这种地租的特征,首先是位置在这里对级差地租产生的决定性的影响(例如葡萄牙种植业和大城市的建筑地段);其次表现在所有者明显、完全的被动性,他只会享受和利用社会发展的进步。而对此,他并不像产业资本家那样有过什么贡献,冒过什么风险;最后,是垄断价格在诸多情况下的优势,尤其是在对贫民进行最无耻的剥削方面的优势以及这种土地所有权带来的巨大权利。而这种土地所有权,在和产业资本家结合在一个人手里时,实际上甚至可以使产业资本从地球上毁灭为工资而进行斗争的工人的容身之所。在这里,社会上一部分人便得以向另一部分人提出贡赋的要求,作为后者在地球上居住的权利的代价。因为土地所有权不仅包含土地所有者剥削土地,甚至还包括剥削地下资源和空气,从而剥削生命的维持和发展的权利。人口的增加,以及随之而来的住宅需求的上升,甚至还有固定资本的发展(这种固定资本要么合并在土地中,要么扎根在土地中或建立在土地上,如所有工业建筑物、铁路、货栈、工厂建筑物、船坞等等),都必然会导致建筑地段的地租的提高。
在急速膨胀的城市内,尤其是在像伦敦那样按工厂体系要求从事建筑的地方,建筑投机的真正主要对象是地租,而不是房屋。在通常是九十九的租约期满以后,土地以及土地上的一切建筑物,以及在租期内一般会增加一两倍以上的地租,都会从建筑投机家或他的继承人那里,在回到原来那个土地所有者的继承人手中。另外,真正的矿山地租的决定方法,和农业地租相比也并无二致。
私有权的来源
有一个问题是必须要搞清楚的:究竟是因为产品或土地本身有一个与地租并无关系的垄断价格存在,所以才产生地租,还是因为有地租存在,所以产品才得以按垄断价格出售。这里的垄断价格,一般是指这样一种价格,即由购买者的购买欲和支付能力决定,而与一般生产价格或产品价值所决定的价格无关。那么,由于土地所有者对这块特殊的土地的所有权而使其能够转化为地租,并以这种形式落入土地所有者手中。因此,我们说垄断价格产生地租,反过来,如果由于土地所有权的存在而能够对未耕地上进行不付地租的投资造成限制,以致谷物不仅要高于它的生产价格出售,而且还要高于它的价值出售,那样的话,地租就会产生垄断价格。

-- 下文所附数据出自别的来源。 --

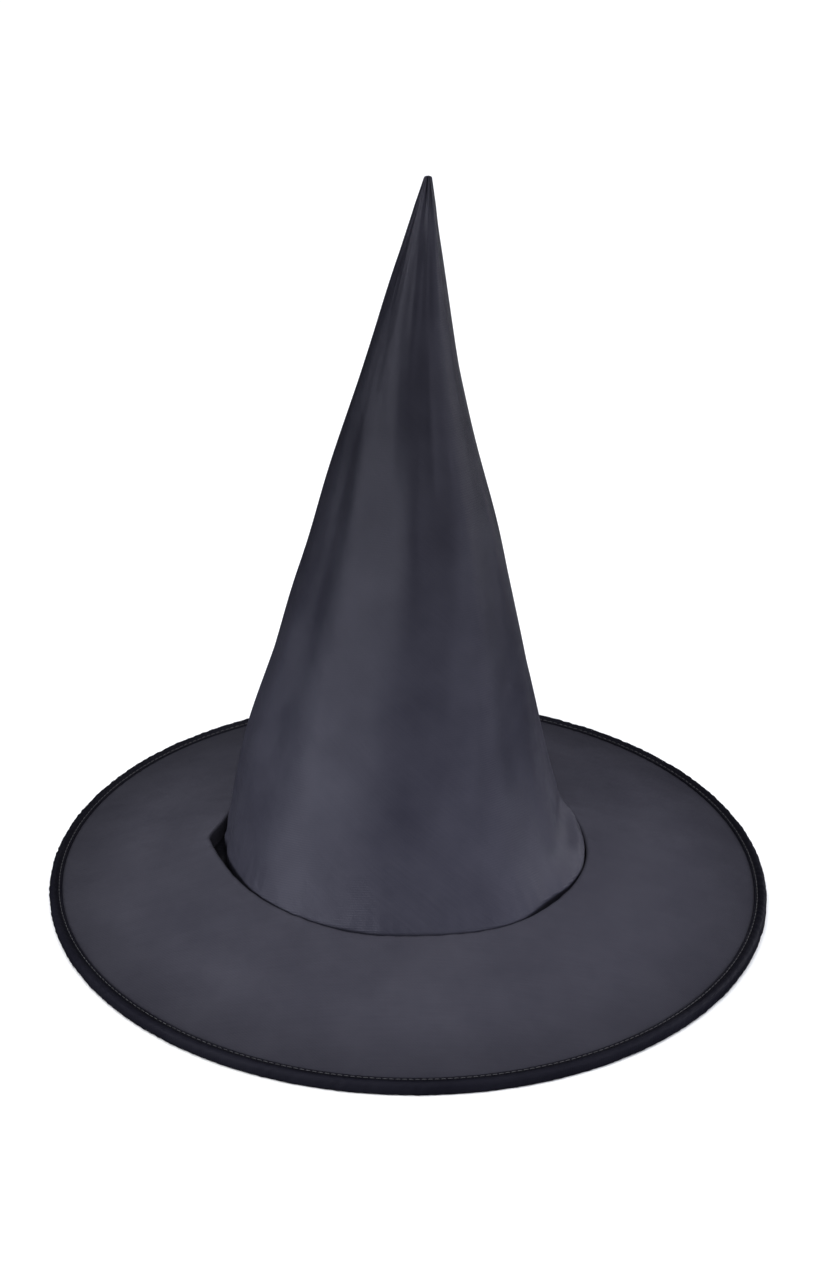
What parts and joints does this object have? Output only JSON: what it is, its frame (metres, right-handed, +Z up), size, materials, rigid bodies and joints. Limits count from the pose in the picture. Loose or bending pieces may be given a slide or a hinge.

一些人所以把一部分社会剩余劳动以贡赋的形式来实现占有,而且生产越发展,他们能占有的就越来越多,根源就是在于他们拥有土地所有权。而这个事实却被以下的情况掩盖了:即资本化的地租(从而也正是这个资本化的贡赋)表现为土地价格,因此土地也像任何其他交易品一样可以出售。而在购买者看来,地租不过表现为他用以购买土地及地租索取权的那个资本的利息。不过,这个权利本身只随售出而转移。而在被售出以前,它必须已经存在;不论是一次出售,还是一系列这样的出售,都不能创造这种权利。而创造这种权利的,却是生产关系。一旦生产关系需要改变其外壳,这种权利以及其他一切以它为依据而交易的物质源泉,即一种有经济上和历史上的存在理由的、从社会生活的生产过程产生的源泉,就不复存在。从一个较高级的经济形态的角度来看,一些人对土地的所有权,正如一个人对另一个人的私有权一样,完全是荒谬的。